In October 1989, WEXY received clearance to increase from 1,000 to 3,500 watts.

== The 2000s ==

By 2003, Juno Beattie sold WEXY to MRBI Broadcasting, Inc. of New York City, which flipped the station to a Hispanic Christian Music and Talk format "The Voice of Hope" ("La Voz, de la Esperanza") while also running Asian-based sports broadcasts.

An eventual mid-2000s increase to 5,000 watts allowed the station to cover Dade, Broward, Southern Palm Beach Counties and Freeport in the Grand Bahamas. The station currently brands itself as "The Spirit of South Florida" with a mix of brokered black gospel church talk programs and black gospel music filling out its unsold airtime.

In 2015, the WEXY made the local news when the family of the stations' program director, Doug DeVos, became an alleged victim of a funeral home scam.
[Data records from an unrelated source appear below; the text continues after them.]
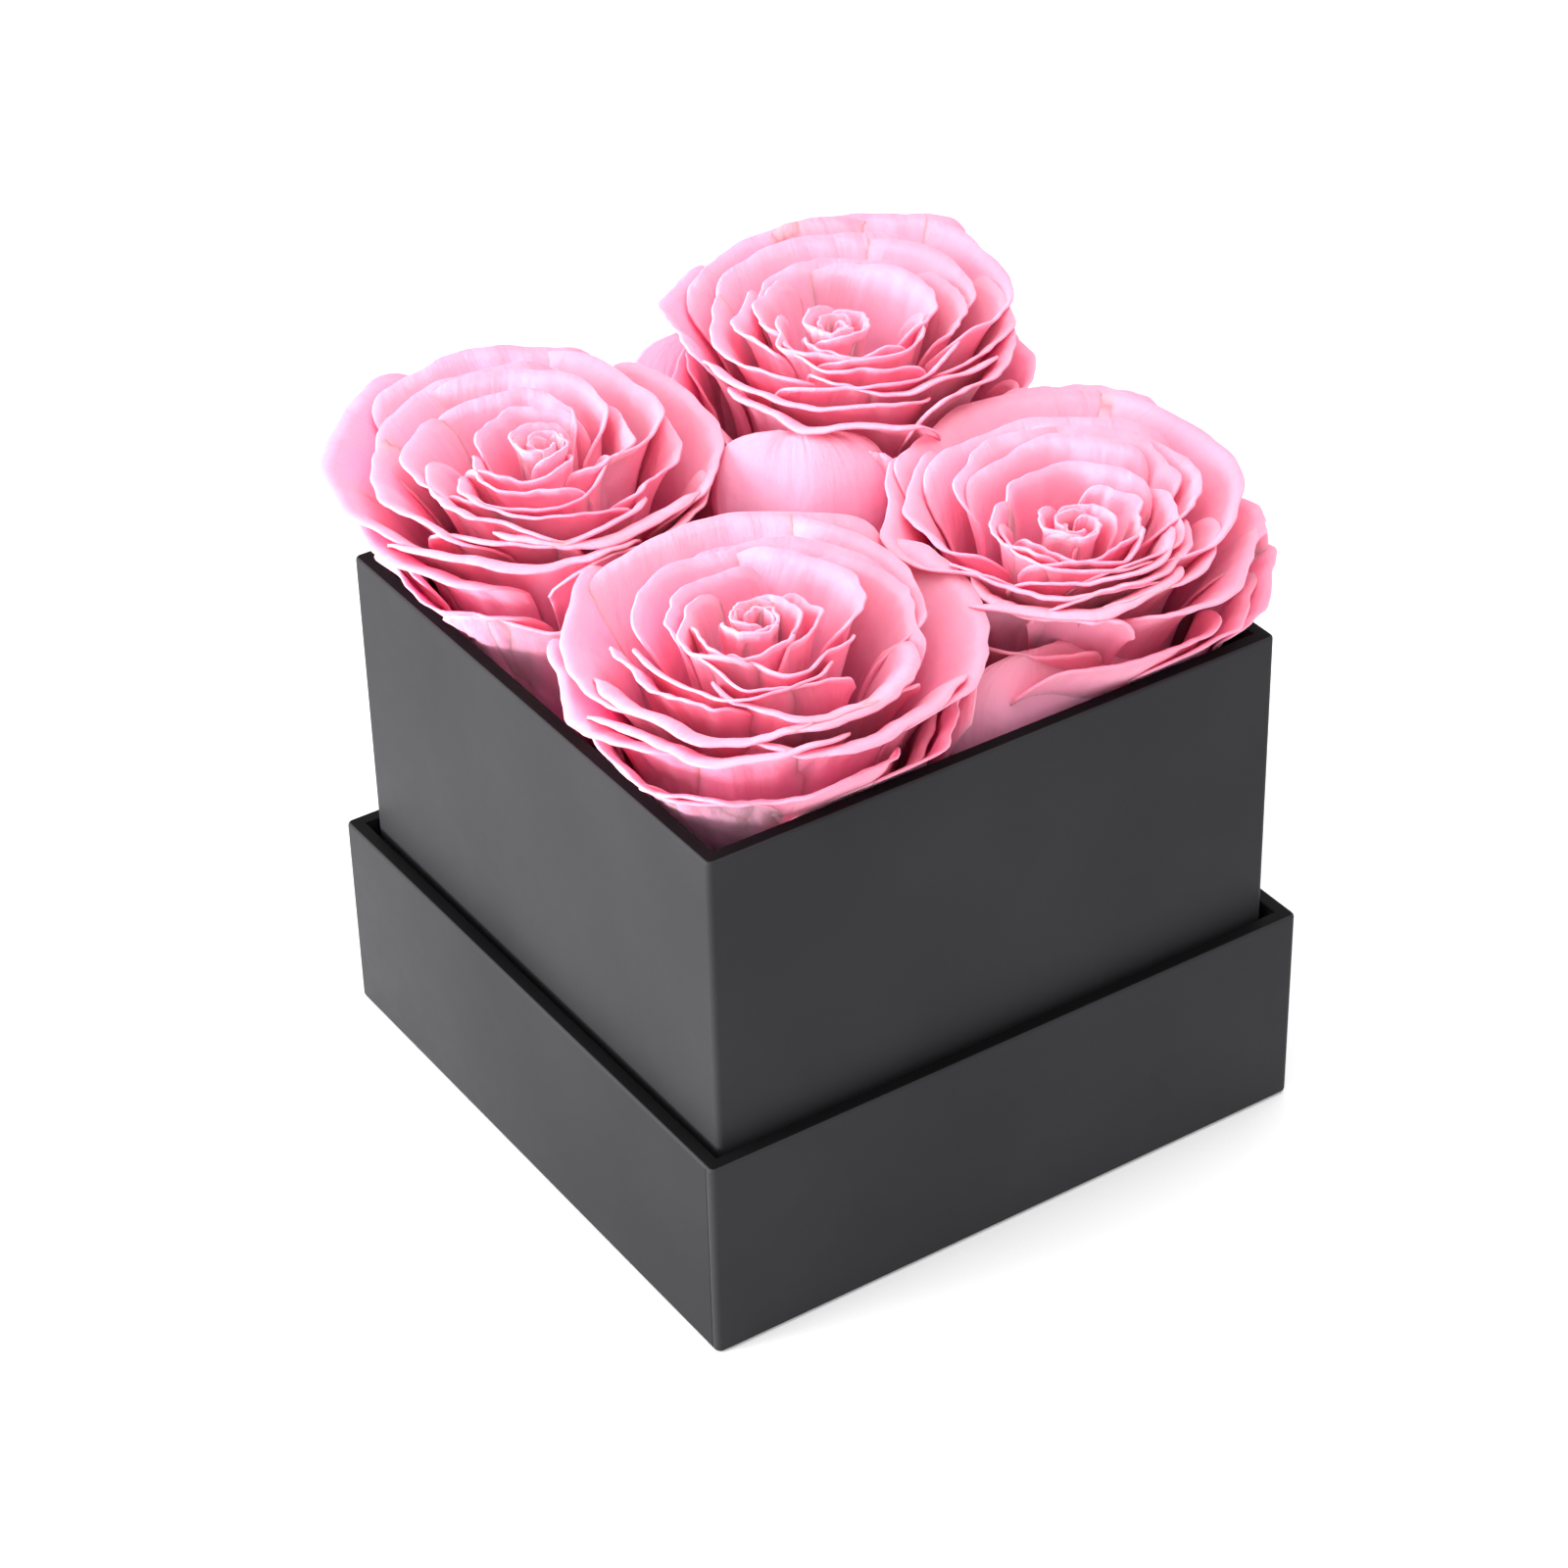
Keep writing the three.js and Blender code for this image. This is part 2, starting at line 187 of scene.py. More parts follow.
@dataclass(frozen=True)
class ArtPaper:
    """Black art paper with a matt film, wrapped and glued over greyboard.

    The board's fibres print through the film as a faint orange peel. Its colour and sheen are slightly
    uneven.
    """

    name: str = "matt_laminated_black_art_paper"
    colour: str = "#2f2f31"
    shade: str = "#2a2a2c"
    roughness: float = 0.48
    fibre_mm: float = 0.5
    peel_mm: float = 3.5
    specular: float = 0.09

    def build(self) -> bpy.types.Material:
        """Makes the material."""
        material, tree = new_material(self.name)
        place = add_node(tree, "ShaderNodeTexCoord").outputs["Object"]
        fibre = add_node(
            tree, "ShaderNodeTexNoise", inputs={"Vector": place, "Scale": 1000 / self.fibre_mm, "Detail": 3.0}
        ).outputs["Fac"]
        peel = add_node(
            tree, "ShaderNodeTexNoise", inputs={"Vector": place, "Scale": 1000 / self.peel_mm, "Detail": 2.0}
        ).outputs["Fac"]
        cloud = add_node(
            tree, "ShaderNodeTexNoise", inputs={"Vector": place, "Scale": 28.0, "Detail": 3.0}
        ).outputs["Fac"]
        colour = ramp(tree, cloud, [(0.3, self.shade), (0.7, self.colour)])
        rough = add_node(
            tree,
            "ShaderNodeMapRange",
            inputs={"Value": peel, "To Min": self.roughness - 0.05, "To Max": self.roughness + 0.05},
        ).outputs["Result"]
        coarse = add_node(
            tree, "ShaderNodeBump", inputs={"Strength": 0.12, "Distance": 0.00012, "Height": peel}
        )
        fine = add_node(
            tree,
            "ShaderNodeBump",
            inputs={"Strength": 0.3, "Distance": 0.00003, "Height": fibre, "Normal": coarse.outputs["Normal"]},
        )
        shader = add_node(
            tree,
            "ShaderNodeBsdfPrincipled",
            inputs={"Base Color": colour, "Roughness": rough, "Normal": fine.outputs["Normal"], "IOR": 1.38},
        )
        shader.inputs["Specular IOR Level"].default_value = self.specular
        add_node(tree, "ShaderNodeOutputMaterial", inputs={"Surface": shader.outputs["BSDF"]})
        return material


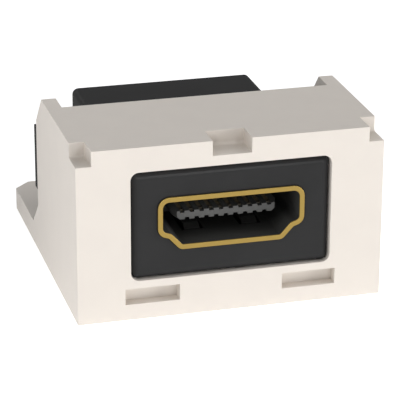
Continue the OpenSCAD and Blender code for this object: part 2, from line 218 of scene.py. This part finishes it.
sky = Finish(bpy.data.worlds.new("sky"))
dim = sky.add("ShaderNodeBackground", inputs={"Color": sky_white, "Strength": sky_light})
white = sky.add("ShaderNodeBackground", inputs={"Color": sky_white, "Strength": sky_seen})
sky.show(sky.blend(sky.seen_directly(), dim, white), "ShaderNodeOutputWorld")
bpy.context.scene.world = sky.owner

for name, azimuth, elevation, size, power in lamps:
    lamp = bpy.data.objects.new(name, bpy.data.lights.new(name, "AREA"))
    lamp.data.shape = "DISK"
    lamp.data.size = size
    lamp.data.energy = power
    level = cos(radians(elevation))
    towards_lamp = Vector((
        sin(radians(azimuth)) * level,
        -cos(radians(azimuth)) * level,
        sin(radians(elevation)),
    ))
    lamp.location = (cad_low + cad_high) / 2 + towards_lamp * lamp_distance
    lamp.rotation_euler = towards_lamp.to_track_quat("Z", "Y").to_euler()
    bpy.context.scene.collection.objects.link(lamp)

# Housing
# An injection-moulded shell in off-white plastic, with a fine matt grain from its mould.
# It is one piece with the base plate, the side walls and the keyed notches for the wall plate.
weld_distance = 0.001 * MM
flat_angle = radians(0.5)
sharp_angle = radians(30)
edge_segments = 2
housing_edge = 0.04 * MM

housing_white = (0.725, 0.672, 0.615, 1)
housing_shade = (0.715, 0.662, 0.607, 1)
housing_cloud_range = (0.4, 0.6)
housing_roughness = 0.46
cloud_size = 3 * MM
cloud_detail = 3
grain_size = 0.12 * MM
grain_detail = 2
grain_depth = 0.004 * MM
grain_strength = 0.6
grain_roughness = 0.1


def rounded_edges(piece, width):
    """Joins the loose triangles of a CAD node and rounds its sharp edges, without changing its mesh."""
    weld = piece.modifiers.new("weld", "WELD")
    weld.merge_threshold = weld_distance
    flat = piece.modifiers.new("flat", "DECIMATE")
    flat.decimate_type = "DISSOLVE"
    flat.angle_limit = flat_angle
    bevel = piece.modifiers.new("edges", "BEVEL")
    bevel.width = width
    bevel.segments = edge_segments
    bevel.limit_method = "ANGLE"
    bevel.angle_limit = sharp_angle
    bevel.use_clamp_overlap = False
    bevel.harden_normals = True


def paint(piece, finish):
    """Puts one finish on every face of a piece."""
    piece.data.materials.clear()
    piece.data.materials.append(finish.owner)


def noise(finish, size, detail):
    """Random spots of about the size given, from 0 to 1."""
    sockets = {"Vector": finish.place(), "Scale": 1 / size, "Detail": detail}
    return finish.add("ShaderNodeTexNoise", inputs=sockets)


def mix(factor, first, second):
    """Mixes two colours, by a factor that changes over the piece."""
    sockets = {"Factor": factor, "A": first, "B": second}
    return factor.finish.add("ShaderNodeMix", {"data_type": "RGBA"}, sockets, "Result")


def moulding(finish, roughness, depth, strength, sockets):
    """Shows a plastic with the grain of its mould, which changes its gloss and stands out a little."""
    grain = noise(finish, grain_size, grain_detail)
    relief = {"Height": grain, "Distance": depth, "Strength": strength}
    finish.show(finish.add("ShaderNodeBsdfPrincipled", inputs={
        "Roughness": roughness + grain_roughness * grain,
        "Normal": finish.add("ShaderNodeBump", inputs=relief),
        **sockets,
    }))


ivory = Finish(bpy.data.materials.new("ivory_moulding"))
clouds = noise(ivory, cloud_size, cloud_detail).ramp(*housing_cloud_range)
moulding(ivory, housing_roughness, grain_depth, grain_strength, {
    "Base Color": mix(clouds, housing_white, housing_shade),
    "Specular IOR Level": 0.35,
})
paint(nodes["housing"], ivory)
rounded_edges(nodes["housing"], housing_edge)

# Coupler body and rear cover
# Both are moulded in black plastic with a satin face, a little glossier than the housing.
# The release arms are one piece with the body, and the cover closes it round the rear port.
black_face = (0.031, 0.031, 0.0315, 1)
black_shade = (0.033, 0.033, 0.0335, 1)
black_cloud_range = (0.35, 0.65)
black_roughness = 0.5
black_edge = 0.06 * MM

black = Finish(bpy.data.materials.new("black_moulding"))
clouds = noise(black, cloud_size, cloud_detail).ramp(*black_cloud_range)
moulding(black, black_roughness, grain_depth, grain_strength, {
    "Base Color": mix(clouds, black_face, black_shade),
    "Specular IOR Level": 0,
    "Coat Weight": 0.09,
    "Coat Roughness": 0.2,
})
for name in ("coupler_body", "rear_cover"):
    paint(nodes[name], black)
    rounded_edges(nodes[name], black_edge)

# Port shells
# Each is stamped from thin sheet, folded round the port and plated in gold on its rim.
# Behind the rim the walls are dark with painted shade, darkest deep inside the port.
# The two dark wall colours are painted shade, the second one for deeper in.
gold_rim = (0.365, 0.252, 0.072, 1)
wall_painted_shade = (0.046, 0.046, 0.044, 1)
deep_painted_shade = (0.032, 0.032, 0.031, 1)
rim_depth = 0.12 * MM
wall_start = 0.18 * MM
deep_shade_start = 1.6 * MM
deep_shade_end = 3.6 * MM
rim_roughness = 0.32
wall_roughness = 0.3
brush_size = 0.3 * MM
brush_detail = 3
brush_roughness = 0.12
rim_edge = 0.05 * MM

front_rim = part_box("front_port_shell")[0].y
rear_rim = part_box("rear_port_shell")[1].y
gold = Finish(bpy.data.materials.new("gold_rim"))
along = gold.coordinate("Y")
behind_rim = (along - front_rim).at_most(rear_rim - along)
# Behind the rim the gold gives way to painted shade, which gets darker deeper inside.
painted_shade_mask = behind_rim.ramp(rim_depth, wall_start)
painted_shade_inside = mix(behind_rim.ramp(deep_shade_start, deep_shade_end), wall_painted_shade, deep_painted_shade)
brushed = noise(gold, brush_size, brush_detail)
gold.show(gold.add("ShaderNodeBsdfPrincipled", inputs={
    "Base Color": mix(painted_shade_mask, gold_rim, painted_shade_inside),
    "Metallic": 1 - painted_shade_mask,
    "Roughness": rim_roughness + brush_roughness * brushed + wall_roughness * painted_shade_mask,
    "Specular IOR Level": 0.1,
}))
for name in ("front_port_shell", "rear_port_shell"):
    paint(nodes[name], gold)
    rounded_edges(nodes[name], rim_edge)

# Insulators
# Each is moulded in grey plastic, as a base that closes its shell and a tongue with grooves.
# The contacts are pressed into the grooves, one in each.
tongue_grey = (0.115, 0.115, 0.112, 1)
tongue_roughness = 0.5
tongue_grain_depth = 0.003 * MM
tongue_grain_strength = 0.5
tongue_edge = 0.02 * MM

grey = Finish(bpy.data.materials.new("grey_moulding"))
moulding(grey, tongue_roughness, tongue_grain_depth, tongue_grain_strength, {
    "Base Color": tongue_grey,
    "Specular IOR Level": 0.25,
})
for name in ("front_insulator", "rear_insulator"):
    paint(nodes[name], grey)
    rounded_edges(nodes[name], tongue_edge)

# Contacts
# Each is a stamped and folded strip of spring bronze with a thin gold plating, with painted shade on
# its folded end.
# Ten lie on the top of each tongue and nine under it, and their feet are on the circuit board.
# The dark end colour is painted shade on the front end of each contact.
painted_shade_end = (0.085, 0.072, 0.05, 1)
contact_gold = (0.3, 0.24, 0.15, 1)
painted_shade_until = 0.25 * MM
gold_from = 0.8 * MM
contact_roughness = 0.45
scuff_size = 0.2 * MM
scuff_detail = 3
scuff_roughness = 0.15

front_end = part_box("front_contact_01")[0].y
rear_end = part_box("rear_contact_01")[1].y
plated = Finish(bpy.data.materials.new("contact_plating"))
along = plated.coordinate("Y")
behind_end = (along - front_end).at_most(rear_end - along)
scuffs = noise(plated, scuff_size, scuff_detail)
plated.show(plated.add("ShaderNodeBsdfPrincipled", inputs={
    # Painted shade darkens each contact towards its front end.
    "Base Color": mix(behind_end.ramp(painted_shade_until, gold_from), painted_shade_end, contact_gold),
    "Metallic": 0.3,
    "Roughness": contact_roughness + scuff_roughness * scuffs,
}))
for name in nodes:
    if "_contact_" in name:
        paint(nodes[name], plated)

# Circuit board
# A small board of glass laminate under a green solder mask, closed in by the coupler body.
# It joins each front contact to the rear one.
mask_green = (0.02, 0.12, 0.05, 1)
mask_thin = (0.03, 0.16, 0.07, 1)
weave_range = (0.4, 0.6)
weave_size = 0.4 * MM
weave_detail = 2
weave_roughness = 0.1
board_roughness = 0.35

board = Finish(bpy.data.materials.new("solder_mask"))
weave = noise(board, weave_size, weave_detail)
board.show(board.add("ShaderNodeBsdfPrincipled", inputs={
    "Base Color": mix(weave.ramp(*weave_range), mask_green, mask_thin),
    "Roughness": board_roughness + weave_roughness * weave,
}))
paint(nodes["circuit_board"], board)
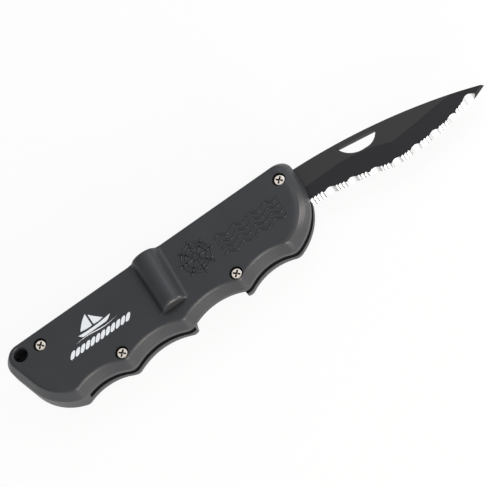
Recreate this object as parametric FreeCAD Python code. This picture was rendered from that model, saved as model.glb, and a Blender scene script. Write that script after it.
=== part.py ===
import FreeCAD, Part
import math
import os

os.makedirs("parts", exist_ok=True)

# Folding rigging knife, millimetres. X runs to the blade tip, Y to the spine, Z to the front face.
# The origin is on the axis of the lanyard hole, midway through the thickness.

# Handle body
FAR = 60.0                # reach of tools that cut right through
THICKNESS = 17.0          # over both scales
BLADE_THICK = 2.0
WASHER_THICK = 0.3
WASHER_R = 3.9
LAND_HEIGHT = 2.0         # upright land beside the slot
SIDE_RUN = 2.0            # how far the walls lean in from the land to the face
GROOVE_PITCH = 23.9       # finger grooves, cusp to cusp
FIRST_CUSP_X = 29.9
CUSP_Y = -24.5
GROOVE_DEPTH = 3.0
SPINE_Y = 3.8             # spine edge of the face
CUSP_R = 2.6              # soft crest between two grooves
FRONT_OVERHANG = 12.0     # front end beyond the last cusp
LAST_GROOVE_RATIO = 0.91
LAST_CUSP_RISE = 0.9
FRONT_ROLL = 4.0          # height of the soft rounding across the front end
FRONT_RUN = 2.4           # how far that rounding reaches back over the face
ROLL_LIMIT = 0.8          # of the leaning wall's height, at most
EDGE_ROUND = 0.7          # where the walls turn into the face
FRONT_R = 19.2            # outline circles: front end and its corner at the spine
FRONT_CENTRE_Y = -5.0
FRONT_CORNER_R = 2.5
BUTT_CORNER_R = 4.4       # round the lanyard hole
BUTT = (15.0, -6.7, 17.1)
HEEL_R = 2.5              # where the butt turns into the first groove
HEEL_X = 9.4
FIRST_GROOVE = (18.5, -42.6, -21.4)
SLOT_START_X = 12.0       # behind this the two scales meet
POST_BACK = 3.7           # front screw and its sleeve, behind the front end
POST_Y = -1.6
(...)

In late 2017, the bankrupt and long off the air WFLL 1400 AM (the old, iconic WFTL 1400) began duplexing (renting tower space and transmitter facilities) on one of two of WEXY's towers in Oakland Park, Florida. The City of Oakland Park maintains a manicured Dog Park around WEXY's main quad-post tower. WFLL 1400, an old James Crystal Radio property, is owned by Jorgensen Broadcasting, a radio brokerage firm.